The basic subject in Francis Fukuyama’s The Origin of Political Order is the transition of human society from “stateless” to “state” society. Stateless societies are societies of the kindred; state society is the attempt to transcend kin and tribal loyalty.
So the basic question in the transition is how to deal with the natural and physical tribal loyalty that operates in stateless, tribal society.
Because. Because tribal societies tend to get involved in endless wars. That’s what happened in China, starting 3,500 years ago. It took 1,800 years of endless war before northern China crystallized in the single Qin state. But reading the story of the endless wars of the Warring States period culminating in the Qin dynasty is pretty chilling.
The basic story seems to be that stateless tribal societies can only survive today if they are isolated in mountain valleys, as many societies are in Papua New Guinea.
Fukuyama’s basic notion is that a state society needs the following characteristics to beat back the stateless kin-based tribal society.
Centralized source of authority — “king, president, or prime minister” — that “deputizes a hierarchy of subordinates”.
“monopoly of the means of coercion” with an “army and/or police”.
Territorial rather that kin-based authority, allowing for a bigger state.
“states are more stratified and unequal than tribal societies”. Rulers tend to separate themselves from society. And serfdom and slavery appear.
“states are legitimated by much more elaborate forms of religious belief”.
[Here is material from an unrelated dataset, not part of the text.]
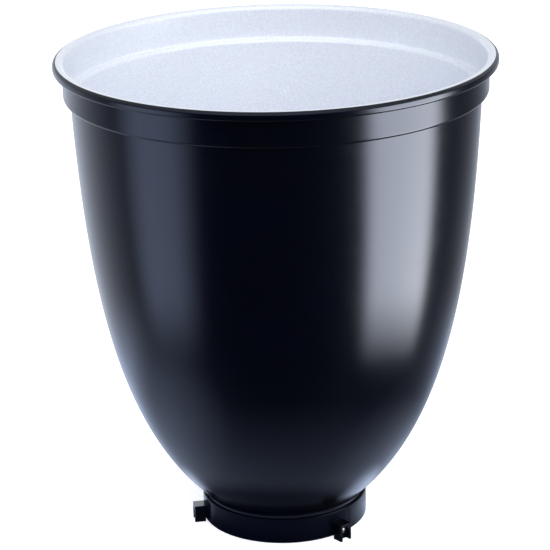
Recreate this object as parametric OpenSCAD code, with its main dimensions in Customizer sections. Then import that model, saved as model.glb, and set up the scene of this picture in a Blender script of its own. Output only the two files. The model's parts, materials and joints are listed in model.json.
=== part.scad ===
// Deep bell snoot for a studio flash head: a spun sheet bell with a rolled rim, riveted
// into a rolled collar that carries three bayonet lugs. It stands on its lugs, mouth up:
// the origin is under the middle of the collar, level with the feet of the lugs.

/* [Sheet] */
// Overall height, from the feet of the lugs to the top of the rim
total_h = 284.4; // [270:0.2:300]
// Thickness of the spun sheet
sheet = 1.2; // [0.8:0.1:1.4]

/* [Rim] */
// Outside diameter of the rolled lip
rim_d = 252; // [250:0.5:256]
// Height of the rolled lip
lip_h = 5.2; // [5:0.1:7]
// Outside diameter of the straight band under the lip
band_d = 241.4; // [240:0.2:243]
// Depth of the band's lower edge below the top of the rim
band_drop = 21.3; // [18:0.1:26]
// How far the wall steps in from the band to the bell
step_in = 4; // [3.6:0.1:5]
// Bending radius of the two corners of the step, at the middle of the sheet
step_bend = 1.6; // [1.2:0.1:1.7]

/* [Bell curve] */
// Lean of the wall from upright where it leaves the neck
low_lean = 47.3; // [40:0.1:52]
// Length of the curve's lower handle
low_pull = 65; // [50:1:75]
// Lean of the wall from upright where it reaches the band
high_lean = 2.5; // [1:0.1:5]
// Length of the curve's upper handle
high_pull = 115; // [90:1:125]

/* [Collar] */
// Outside diameter of the collar
collar_d = 98; // [94:0.5:102]
// Height of the collar
collar_h = 15; // [13:0.5:17]
// Thickness of the collar's strip
collar_wall = 1.2; // [1:0.1:1.6]
// Width of the butt seam where the strip's ends meet
seam_w = 0.4; // [0.2:0.1:0.8]
// Direction of the seam, from the front round towards +X
seam_angle = 50; // [47:1:140]
// Clearance between the collar and the neck of the bell inside it
neck_gap = 0.1; // [0.05:0.05:0.2]
// Bending radius of the bell's neck, at the middle of the sheet
neck_bend = 4; // [3:0.5:6]

/* [Lugs] */
// Direction of the first lug, from the front round towards +X
lug_angle = 40; // [20:1:40]
// Width of a lug
lug_w = 8; // [7.4:0.1:10]
// Height of a lug
lug_h = 10.3; // [10:0.1:12]
// How far a lug stands out from the collar
lug_out = 6.6; // [6.4:0.1:7.4]
// How far a lug reaches below the collar
lug_drop = 2.2; // [1.4:0.1:2.3]
// Thickness of a lug's two cheeks
lug_cheek = 1.3; // [1:0.1:1.3]
// Thickness of a lug's top
lug_top = 1.6; // [1.2:0.1:2]
// Depth of the pocket in a lug's outer face
pocket_deep = 3.4; // [2.8:0.1:4]

/* [Rivets] */
// Diameter of a rivet's shank
rivet_d = 2.4; // [2:0.1:2.6]
// Diameter of a rivet's head
head_d = 4.4; // [4:0.1:4.4]
// Height of a rivet's domed head
head_h = 1.2; // [0.8:0.1:1.6]
// Height of a rivet's axis above the feet of the lugs
rivet_z = 5.8; // [5.7:0.1:6.2]
// Diameter of the washer under a rivet's tail
washer_d = 6; // [5:0.1:6]
// Thickness of a washer
washer_t = 0.6; // [0.4:0.1:1]

/* [Hidden] */
$fn = 180;

black = [0.05, 0.05, 0.07];
steel = [0.62, 0.63, 0.65];

lugs = 3;                     // lugs, evenly spaced
spare = 1;                    // how far a cutter runs past what it cuts
hole_gap = 0.05;              // clearance round a rivet's shank, and behind a lug
washer_fit = 0.12;            // a flat washer stands this far off the hollow wall
tail_h = 1.1;                 // height of a rivet's tail
tail_d = 3.8;                 // diameter of a rivet's tail
collar_round = 0.5;           // rounding of the collar's upper outer edge
neck_up = 0.5;                // the bell's neck ends this far above the collar's foot
lip_in_bend = 2.2;            // middle radius of the lip's inner corner
lip_out_bend = 1.5;           // middle radius of the lip's upper outer corner
lip_low_bend = 1.2;           // middle radius of the lip's lower outer corner
lip_mouth = 0.5;              // gap between the lip's rolled edge and the band
curve_steps = 36;             // points along the bell's curve
bend_steps = 8;               // points round each bend

rim_r = rim_d / 2;
half = sheet / 2;
collar_r = collar_d / 2;
collar_z = lug_drop;
collar_top = collar_z + collar_h;
neck_r = collar_r - collar_wall - neck_gap;   // outside of the bell's neck
neck_in_r = neck_r - sheet;                   // inside of the bell's neck
neck_z = collar_z + neck_up;
bend_z = collar_top + 1.1;                    // where the neck starts to bend outwards
band_r = band_d / 2;
pocket_r = collar_r + lug_out - pocket_deep;  // floor of a lug's pocket
washer_r = neck_in_r - washer_fit;            // outer face of a washer

// Points round an arc of a circle, both ends included
function arc(centre, r, from, to, n) =
    [for (i = [0:n]) let (a = from + (to - from) * i / n) centre + r * [cos(a), sin(a)]];

// Points along a cubic curve, both ends left out
function between(a, b, c, d, n) =
    [for (i = [1:n - 1]) let (u = i / n, v = 1 - u)
        v * v * v * a + 3 * v * v * u * b + 3 * v * u * u * c + u * u * u * d];

function unit(v) = v / norm(v);

// Direction of the stretch that ends at point i
function stretch(path, i) = unit(path[i] - path[i - 1]);

// Mitred sideways step at point i, one unit to the right of the way the path runs
function sideways(path, i) =
    let (last = len(path) - 1, m = stretch(path, max(i, 1)) + stretch(path, min(i + 1, last)))
    2 * [m[1], -m[0]] / (m * m);

// Closed outline of a strip of thickness t whose middle follows the path
function strip(path, t) = concat(
    [for (i = [0:len(path) - 1]) path[i] + sideways(path, i) * t / 2],
    [for (i = [len(path) - 1:-1:0]) path[i] - sideways(path, i) * t / 2]);

// Middle line of the bell's sheet, as [radius, height], from the neck to the lip's edge
neck_mid = neck_r - half;
band_mid = band_r - half;
body_mid = band_mid - step_in;
lip_mid = rim_r - half;
step_z = total_h - band_drop + half;
low_step = [body_mid + step_bend * cos(high_lean), step_z - step_bend];
high_step = [band_mid - step_bend, step_z + step_bend];
curve_a = [neck_mid + neck_bend * (1 - cos(low_lean)), bend_z + neck_bend * sin(low_lean)];
curve_b = curve_a + low_pull * [sin(low_lean), cos(low_lean)];
curve_d = low_step + step_bend * [-cos(high_lean), sin(high_lean)];
curve_c = curve_d - high_pull * [sin(high_lean), cos(high_lean)];
lip_in = [band_mid + lip_in_bend, total_h - half - lip_in_bend];
lip_out = [lip_mid - lip_out_bend, total_h - half - lip_out_bend];
lip_low = [lip_mid - lip_low_bend, total_h - lip_h + half + lip_low_bend];
bell_line = concat(
    [[neck_mid, neck_z]],
    arc([neck_mid + neck_bend, bend_z], neck_bend, 180, 180 - low_lean, bend_steps),
    between(curve_a, curve_b, curve_c, curve_d, curve_steps),
    arc(low_step, step_bend, 180 - high_lean, 90, bend_steps),
    arc(high_step, step_bend, -90, 0, bend_steps),
    arc(lip_in, lip_in_bend, 180, 90, bend_steps),
    arc(lip_out, lip_out_bend, 90, 0, bend_steps),
    arc(lip_low, lip_low_bend, 0, -90, bend_steps),
    [[band_r + lip_mouth, total_h - lip_h + half]]);

// Turns its children so that +X points out through lug number i
module at_lug(i) {
    rotate([0, 0, lug_angle - 90 + i * 360 / lugs]) children();
}

// Round bar along +X, at the height of the rivets, between two distances from the axis
module radial_bar(r, from, to) {
    translate([from, 0, rivet_z]) rotate([0, 90, 0]) cylinder(r = r, h = to - from);
}

module rivet_holes() {
    for (i = [0:lugs - 1]) at_lug(i) radial_bar(rivet_d / 2 + hole_gap, neck_in_r - 3, collar_r + 3);
}

module bell() {
    color(black) difference() {
        rotate_extrude() polygon(strip(bell_line, sheet));
        rivet_holes();
    }
}

module collar() {
    edge = [collar_r - collar_round, collar_top - collar_round];
    color(black) difference() {
        rotate_extrude() polygon(concat(
            [[collar_r - collar_wall, collar_z], [collar_r, collar_z]],
            arc(edge, collar_round, 0, 90, bend_steps),
            [[collar_r - collar_wall, collar_top]]));
        rivet_holes();
        rotate([0, 0, seam_angle - 90])
            translate([collar_r - collar_wall - spare, -seam_w / 2, collar_z - spare])
            cube([collar_wall + 2 * spare, seam_w, collar_h + 2 * spare]);
    }
}

// One lug: a block that fits the collar, with a pocket open at its outer face and its foot
module lug() {
    color(black) difference() {
        intersection() {
            translate([collar_r - spare, -lug_w / 2, 0]) cube([lug_out + spare, lug_w, lug_h]);
            cylinder(r = collar_r + lug_out, h = lug_h);
        }
        translate([0, 0, -spare]) cylinder(r = collar_r + hole_gap, h = lug_h + 2 * spare);
        translate([pocket_r, lug_cheek - lug_w / 2, -spare])
            cube([pocket_deep + spare, lug_w - 2 * lug_cheek, lug_h - lug_top + spare]);
        radial_bar(rivet_d / 2 + hole_gap, collar_r - spare, pocket_r + spare);
    }
}

// One rivet: a domed head on the pocket's floor, a shank and a flat tail on the washer
module rivet() {
    tail_r = washer_r - washer_t;
    dome_r = (head_h * head_h + head_d * head_d / 4) / (2 * head_h);
    dome_a = asin(head_d / 2 / dome_r);
    color(steel) {
        radial_bar(rivet_d / 2, tail_r, pocket_r);
        radial_bar(tail_d / 2, tail_r - tail_h, tail_r);
        translate([pocket_r, 0, rivet_z]) rotate([0, 90, 0]) rotate_extrude()
            polygon(concat([[0, 0]],
                arc([0, head_h - dome_r], dome_r, 90 - dome_a, 90, bend_steps)));
    }
}

module washer() {
    color(steel) difference() {
        radial_bar(washer_d / 2, washer_r - washer_t, washer_r);
        radial_bar(rivet_d / 2 + hole_gap, washer_r - washer_t - spare, washer_r + spare);
    }
}

module lug_right() { at_lug(0) lug(); }
module lug_rear() { at_lug(1) lug(); }
module lug_left() { at_lug(2) lug(); }
module rivet_right() { at_lug(0) rivet(); }
module rivet_rear() { at_lug(1) rivet(); }
module rivet_left() { at_lug(2) rivet(); }
module washer_right() { at_lug(0) washer(); }
module washer_rear() { at_lug(1) washer(); }
module washer_left() { at_lug(2) washer(); }

bell();
collar();
lug_right();
lug_rear();
lug_left();
rivet_right();
rivet_rear();
rivet_left();
washer_right();
washer_rear();
washer_left();
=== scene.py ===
"""Deep bell snoot for a studio flash head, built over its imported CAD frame.

The snoot is a spun aluminium bell with a rolled rim, painted satin black outside and fine-grained
silver inside. It is riveted into a rolled collar that carries three bayonet lugs. Every piece is
made at its real size, in metres, where the CAD frame says it is.
"""

import json
import logging
import math
from dataclasses import dataclass, field
from enum import Enum
from typing import Callable, Sequence

import bpy
from mathutils import Matrix, Vector


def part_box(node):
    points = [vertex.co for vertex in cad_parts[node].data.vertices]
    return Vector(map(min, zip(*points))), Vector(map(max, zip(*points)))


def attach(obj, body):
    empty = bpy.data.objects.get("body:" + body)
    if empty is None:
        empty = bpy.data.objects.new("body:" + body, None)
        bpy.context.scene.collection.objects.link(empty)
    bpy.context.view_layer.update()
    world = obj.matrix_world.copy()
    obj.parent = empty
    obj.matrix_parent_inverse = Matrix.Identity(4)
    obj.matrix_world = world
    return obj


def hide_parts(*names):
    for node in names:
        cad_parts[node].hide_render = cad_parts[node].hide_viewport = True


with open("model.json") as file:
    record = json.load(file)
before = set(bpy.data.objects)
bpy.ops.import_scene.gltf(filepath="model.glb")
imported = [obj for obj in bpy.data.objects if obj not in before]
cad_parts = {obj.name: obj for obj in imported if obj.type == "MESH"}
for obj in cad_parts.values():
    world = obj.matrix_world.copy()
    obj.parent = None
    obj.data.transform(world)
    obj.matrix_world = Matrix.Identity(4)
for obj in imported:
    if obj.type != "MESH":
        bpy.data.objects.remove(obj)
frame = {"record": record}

MM = 0.001
FULL_TURN = 2 * math.pi
QUARTER = math.pi / 2
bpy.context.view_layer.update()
LOG = logging.getLogger("snoot")
NOISE_SPREAD = (0.35, 0.65)
Point = tuple[float, float]
Colour = tuple[float, float, float]
Piece = bpy.types.Object
Socket = bpy.types.NodeSocket


class Place(Enum):
    """The three places round the collar where a lug and its rivet sit."""

    RIGHT = 0
    REAR = 1
    LEFT = 2

    @property
    def word(self) -> str:
        """The place's name as the CAD nodes spell it."""
        return self.name.lower()


# ---------- outlines


def arc(centre: Point, radius: float, start: float, end: float, steps: int = 12) -> list[Point]:
    """Points round part of a circle.

    Args:
        centre: Middle of the circle, as (distance from the axis, height).
        radius: Radius of the circle.
        start: Angle of the first point, in degrees.
        end: Angle of the last point, in degrees.
        steps: Number of stretches between the points.

    Returns:
        The points, both ends included.
    """
    angles = [math.radians(start + (end - start) * i / steps) for i in range(steps + 1)]
    return [(centre[0] + radius * math.cos(a), centre[1] + radius * math.sin(a)) for a in angles]


def straight(start: Point, end: Point, steps: int) -> list[Point]:
    """Points between the ends of a straight stretch, so that its shading stays even.

    Args:
        start: One end, which is left out.
        end: The other end, which is left out too.
        steps: Number of stretches between the ends.

    Returns:
        The points between the ends.
    """
    return [
        (start[0] + (end[0] - start[0]) * i / steps, start[1] + (end[1] - start[1]) * i / steps)
        for i in range(1, steps)
    ]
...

But the interesting thing about China is that it never really developed a strong religious culture, like Hindu India, Islam, and Christian Europe. Religious belief helps keep kings and monarchs down to a dull roar and helps undergird the authority of a rule of law. And yet, in China the emperors rarely taxed to the limit. Unlike our modern centralized states.
Another interesting thing about China is that the emperors utterly failed to control their bureaucracies. So they created a spy system, a hierarchy of eunuchs to keep tabs on the bureaucrats. Except that they also failed to control the eunuchs.
So. In the centuries before our brilliant modern educated class conjured up the top-down hierarchy of socialism, the Chinese had already proved that top-down does not work.
OK, I know. The socialists think — they know — that socialism is the royal road to equality. But Fukuyama is quite matter-of-fact about equality. The only egalitarian societies are tribal stateless societies where the leaders do not have the power to enforce their will.
One interesting issue is the means of breaking up tribal loyalties, one facet of which is “patrimonialism,” or channeling resources towards your kin. This was a constant problem in China, and could only be solved by very severe methods on elites. In India, it took the Brits to teach them about the techniques of state formation. And even today, the varna caste system and the jati occupation categorization makes it difficult for the state to penetrate down to the village level and enforce its will. In the Muslim states in Egypt and the Ottoman Empire, they developed soldier slaves and bureaucrat slaves, taking children from their families at a young age and socializing them into the Mamluks of Egypt and the Janissaries of the Ottoman empire. But the problem was that the slaves, even with their elite status, wanted to marry and have children and have the children succeed into the elite — thereby cancelling the whole point of the unitary state that transcends kindred loyalties.
One constant is the problem of limiting top-down data power. It takes a legal system that is somewhat independent of the ruling class, and an independent religious hierarchy to which powerful political people need to bend the knee. You can see that in the 20th century, as educated classes the world over have dominated religious hierarchy —including, of course, our fashionable Communist and progressive and CRT and DEI priests — this limit on political power has been seriously damaged. And it is also fair to say that the legal system’s independence has been seriously compromised by assimilation into the political class.
Really, the dullness of our educated class is astonishing. You would think that by now it should be obvious that morality should be separate from politics, and the law should be separate from politics.
Indeed I say that the failure of our educated class, and its record of Making Things Worse, stems directly from its conceit that it is so wise that it should run the law and should impose its secular religion.
And the trouble is that things are going to get worse before they get better.